Cats and Cabanas: What I did for my summer vacation

After two months passing the time in the south of France, the final days leading up to my departure saw some unexpected behaviors. A definite uptick in alcohol consumption. Restless nights. Impatient outbursts over trivialities. And now, having left France (I’m writing this from a hotel near Zurich), I start to understand why.

The time spent in France was not only about getting away. There is nothing really for me to get away from – no job, no pressing responsibilities, only a routine. Months living in one place – for me, a short-term lease on a lake near Salzburg – had generated a routine of working daily to finish a novel, exercising in a local gym, meeting people, and exploring my new surroundings … along with the mundane: the grocery shopping, the cooking, doctors and dentists, haircuts.

Loading up the car and driving off to France for two months should leave that all behind. You would think.

There was an immediate break in the routine, of course – the thrill we all get when we lock up the house and turn the car toward the airport or some distant destination. That first day will likely not include seeing the inside of a supermarket or getting a load of laundry done. For a fleeting moment you sizzle with the excitement you felt as a child backing out of the driveway; you recall seeing the delight in your parents – the ones who were getting away from it all – in their wider smiles and faster and brighter chatter and their increased patience with you. It’s powerful stuff that you now know (as your parents did then) won’t last for long. Sometimes maybe – sadly – not even to the end of the driveway.

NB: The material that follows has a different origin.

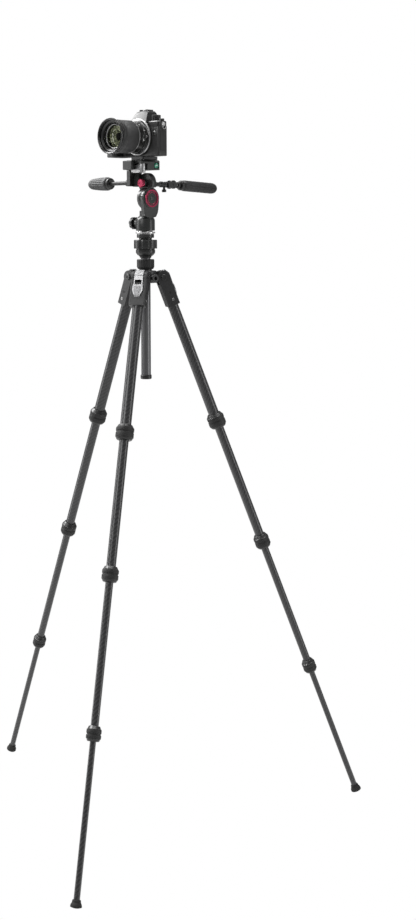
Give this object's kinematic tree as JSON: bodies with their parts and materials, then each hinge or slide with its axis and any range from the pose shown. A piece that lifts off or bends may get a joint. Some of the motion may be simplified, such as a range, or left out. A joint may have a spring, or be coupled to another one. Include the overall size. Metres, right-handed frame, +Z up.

But my time in France would not be so tragically short-lived. I had organized my visit into two one-month stays. At the time I made the bookings, I mainly had practical considerations in mind: I didn’t want to be moving around constantly; a different hotel every week; the logistics of getting from A to B; schlepping the luggage; just getting acclimated only to have to move again. I wanted something like the comforts and conveniences of “home” being away from home. And I wanted some small luxuries – one really: to have a swimming pool.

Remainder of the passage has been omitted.